There are moments of brilliance. The pinkish sole of the right foot in Pepe’s Painting (1984-85) is intimate and tender, and there’s masses of character in the adamantly flexed left foot of that model in The Diagonal. But the pink legs of the striding model in Zagi (1981-82), seemingly on the brink of movement, look as if they’ve just emerged from a too-hot bath. And Nuria (1998-2000) is a Sarah Lucas bunny without the humour.

Which is the trouble with Uglow. He takes himself so very seriously. He once said: “I want the brain to intervene between the observation and the mark.” Another often-quoted line: “The proper subject of a painting is painting itself. It’s not what gets painted that matters, it’s how.”

That may be what mattered to the artist, but it doesn’t always make for an enriching viewing experience. It’s true that, in the age of AI, there is something reassuring, even rousing, about seeing the time and effort he put into his pictures – but too much methodology sucks the life out of art.

The exhibition ends with a series of still lifes: a quite lovely daisy; a lonely plastic cake, which does nothing for me after seeing Wayne Thiebaud’s creamy and moreish slices at the Courtauld last year; a toy palm tree (your guess is as good as mine); a slumped and spoiled peach.

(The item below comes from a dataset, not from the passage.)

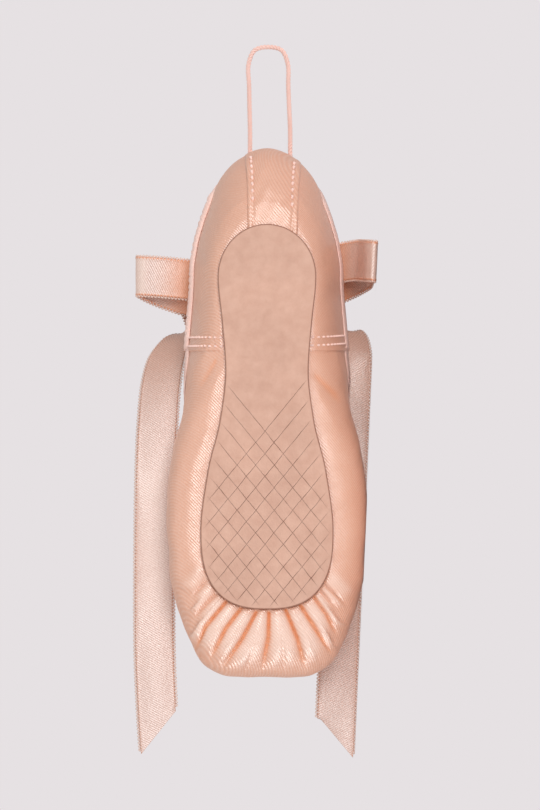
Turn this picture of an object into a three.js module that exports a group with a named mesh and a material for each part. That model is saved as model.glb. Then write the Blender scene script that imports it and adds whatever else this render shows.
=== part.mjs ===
// Miniature satin pointe shoe: leather outsole, pleated toe, ribbon bow and a hanging loop at the heel.
//
// Shoe frame, in millimetres: u runs from the back of the heel to the toe, v towards the side that lies on top,
// w from the outsole's face up through the shoe. The shoe lies on its side, so the last group turns that frame
// into the part's own: the heel towards +X, the outsole facing -Y and +Z up.
import * as THREE from "three";

// Driving dimensions of the last
const SHOE_LENGTH = 110;
const HEEL_CENTRE = 26; // where the heel's round end starts
const TOE_CENTRE = 86; // where the toe's round end starts
const THROAT = 58; // where the vamp starts, on the centre line
const COLLAR_TURN = 33; // where the collar's edge begins to rise into the throat
const COLLAR_ANGLE = 73; // degrees up the section at which the quarters end

// The outsole and what lies on it
const SOLE_THICK = 1.0;
const SOLE_BEVEL = 0.2;
const SEAT_GAP = 0.3; // clearance between two pieces that touch
const SOLE_OVERLAP = 1.0; // how far the upper's flat edge starts inside the outsole's outline
const LASTING_MARGIN = 3.0; // how far the upper reaches in under the outsole
const INSOLE_THICK = 1.0;
const INSOLE_INSET = 0.4;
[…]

For a brief moment, I wonder if I’m witnessing a glimmer of self-parody when I read the title of the final work on show: Mouse Loaf (1991-92). Uglow worked on the painting for more than a year, insisting on his uncompromisingly fastidious approach even as the mound of bread was gradually nibbled by rodents. To prevent it from collapsing, the artist filled it with plaster. Life chewed cold.